As for an illegal entry into Samuel’s hotel room, “the police officers testified that, when responding to domestic violence calls, it was their practice to interview the involved parties separately. This general practice, in and of itself, would be insufficient to justify a warrantless entry into Room 808,” she noted.
However, in this case, there is no evidence that the police were acting in bad faith, but indeed, the opposite. The police officers had a master key that could unlock any hotel room, but they did not use it. Instead, the police executed a proper “knock and announce” approach, and waited for some time” for the occupants to answer the door.
Justice Muszynski also noted police had “reasonable suspicion”, based on both the demeanour of the woman who answered the door, and from the initial complaint from the neighbouring room, that they were needed to assist a “victim of violence at the hands of the male occupant of Room 808.” The police entry into the room was far from groundless.

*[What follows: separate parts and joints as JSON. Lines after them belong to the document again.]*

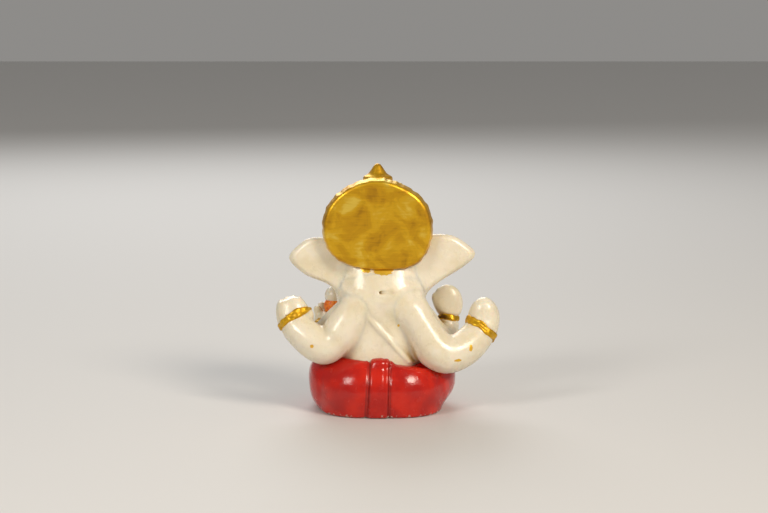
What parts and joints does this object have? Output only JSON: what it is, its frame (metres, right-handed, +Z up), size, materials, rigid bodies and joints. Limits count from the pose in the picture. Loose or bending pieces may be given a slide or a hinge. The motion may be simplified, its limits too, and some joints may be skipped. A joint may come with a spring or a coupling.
{
  "type": "seated ganesha idol",
  "caption": "Small cast-resin seated figure with an elephant head, four arms, a gold crown with a halo disc and a red dhoti, for a home or dashboard shrine.",
  "frame": {"origin": "middle of the flat base that the figure stands on, at floor level", "axes": "+Z up through the crown, -Y the way the face looks, +X towards the figure's own left"},
  "size_m": [0.0498, 0.0325, 0.0551],
  "materials": {
    "cream_resin": "bare cast resin, waxy and polished like alabaster",
    "gold_paint": "hand-brushed metallic gold paint on resin",
    "red_enamel": "glossy red enamel on resin, chipped along the base",
    "orange_paint": "satin orange paint on resin",
    "dark_paint": "painted eye"
  },
  "bodies": {
    "root": {"torso": "cream_resin", "sacred_thread": "cream_resin", "necklace": "gold_paint", "dhoti_seat": "red_enamel", "dhoti_back_pleat": "red_enamel", "left_leg": "red_enamel", "right_leg": "red_enamel", "left_foot": "cream_resin", "right_foot": "cream_resin", "left_anklet": "gold_paint", "right_anklet": "gold_paint", "head": "cream_resin", "trunk": "cream_resin", "left_tusk": "cream_resin", "right_tusk": "cream_resin", "left_eye": "dark_paint", "right_eye": "dark_paint", "left_ear": "cream_resin", "right_ear": "cream_resin", "crown_disc": "gold_paint", "crown_brim": "gold_paint", "crown_cap": "gold_paint", "crown_finial": "gold_paint", "crown_jewel": "red_enamel", "halo_beads": "gold_paint", "brim_beads": "gold_paint", "rear_left_arm": "cream_resin", "rear_right_arm": "cream_resin", "front_left_arm": "cream_resin", "front_right_arm": "cream_resin", "rear_left_hand": "cream_resin", "rear_right_hand": "cream_resin", "front_left_hand": "cream_resin", "front_right_hand": "cream_resin", "rear_left_bangle": "gold_paint", "rear_right_bangle": "gold_paint", "front_left_bangle": "gold_paint", "front_right_bangle": "gold_paint", "laddu": "orange_paint"}
  },
  "joints": []
}
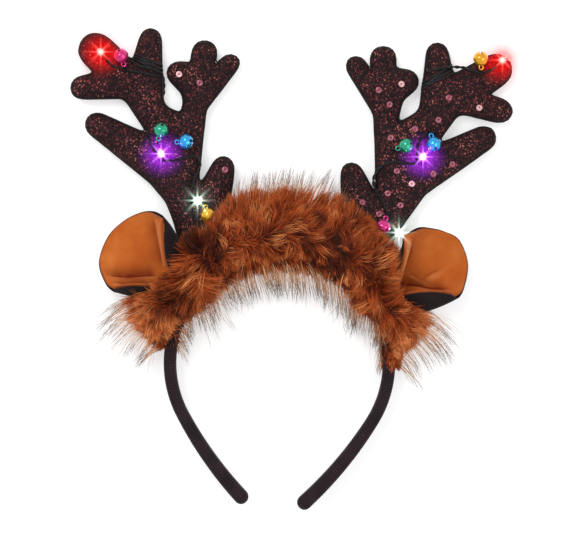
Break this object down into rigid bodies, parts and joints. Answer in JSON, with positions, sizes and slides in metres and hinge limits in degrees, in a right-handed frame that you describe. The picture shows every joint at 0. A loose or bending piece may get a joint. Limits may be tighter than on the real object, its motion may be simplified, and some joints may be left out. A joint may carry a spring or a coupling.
{
  "type": "reindeer antler headband",
  "caption": "Festive headband with padded glitter antlers, light strings and jingle bells, cupped felt ears and a deep fur trim on a cloth-covered band.",
  "frame": {"origin": "on the surface that the headband lies on, below the middle of its outline seen from the front", "axes": "+Y towards the antler tips, +X towards the right-hand antler, +Z forward, out of the face side"},
  "size_m": [0.2733, 0.2963, 0.0491],
  "materials": {
    "band_cloth": "matte dark brown woven cloth",
    "fur": "long rust brown pile with dark roots and golden tips",
    "glitter_mesh": "dark mesh with copper, red and pink glitter and scattered sequins",
    "ear_felt": "short-napped light brown felt",
    "ear_backing": "dark brown felt",
    "wire_cover": "black insulated wire",
    "bulb_red": "clear red bulb, lit",
    "bulb_purple": "clear purple bulb, lit",
    "bulb_white": "clear cool white bulb, lit",
    "bell_pink": "pink metallic lacquer",
    "bell_green": "green metallic lacquer",
    "bell_blue": "blue metallic lacquer",
    "bell_yellow": "gold metallic lacquer"
  },
  "bodies": {
    "root": {"headband": "band_cloth", "fur_trim": "fur", "antler_left": "glitter_mesh", "antler_right": "glitter_mesh", "ear_front_left": "ear_felt", "ear_front_right": "ear_felt", "ear_back_left": "ear_backing", "ear_back_right": "ear_backing", "light_wire_left": "wire_cover", "light_wire_right": "wire_cover", "led_red_left": "bulb_red", "led_red_right": "bulb_red", "led_purple_left": "bulb_purple", "led_purple_right": "bulb_purple", "led_white_left": "bulb_white", "led_white_right": "bulb_white", "bell_pink_left": "bell_pink", "bell_pink_right": "bell_pink", "bell_green_left": "bell_green", "bell_green_right": "bell_green", "bell_blue_left": "bell_blue", "bell_blue_right": "bell_blue", "bell_yellow_left": "bell_yellow", "bell_yellow_right": "bell_yellow"}
  },
  "joints": []
}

The judge gave a lengthy explanation of Samuel’s application for a mistrial, writing, “To be successful on the mistrial application, Mr. Samuel must prove… that I have demonstrated a reasonable apprehension of bias… I did not make any comments about the evidence at trial, I did not direct counsel to attend before a fellow justice, nor did I initiate chambers discussion with counsel, or negotiate a resolution… Rather, I took proactive steps to… manage the conduct of the trial… A reasonable observer… would not conclude that the trial judge appeared to have arrived at some pre-judgment of the case.”

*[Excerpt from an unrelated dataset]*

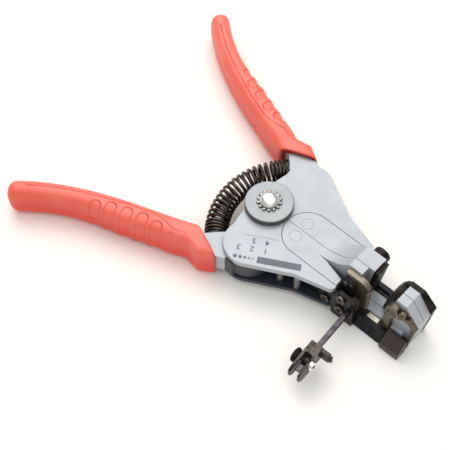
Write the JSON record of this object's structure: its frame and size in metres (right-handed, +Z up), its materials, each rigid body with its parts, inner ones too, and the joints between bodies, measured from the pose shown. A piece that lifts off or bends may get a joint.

With this, Samuel’s application for a mistrial was dismissed.
“Given the admissions made previously and having found that Mr. Samuel did indeed possess the toiletry bag of fentanyl and cocaine, fully knowing its contents, before he threw it to the street, I find Mr. Samuel guilty beyond a reasonable doubt of possessing cocaine and fentanyl for the purpose of trafficking.”
She also found him guilty of obstruction of a police officer and of trespassing, based on his actions of jumping to the balcony of room 809 and lying to the officer.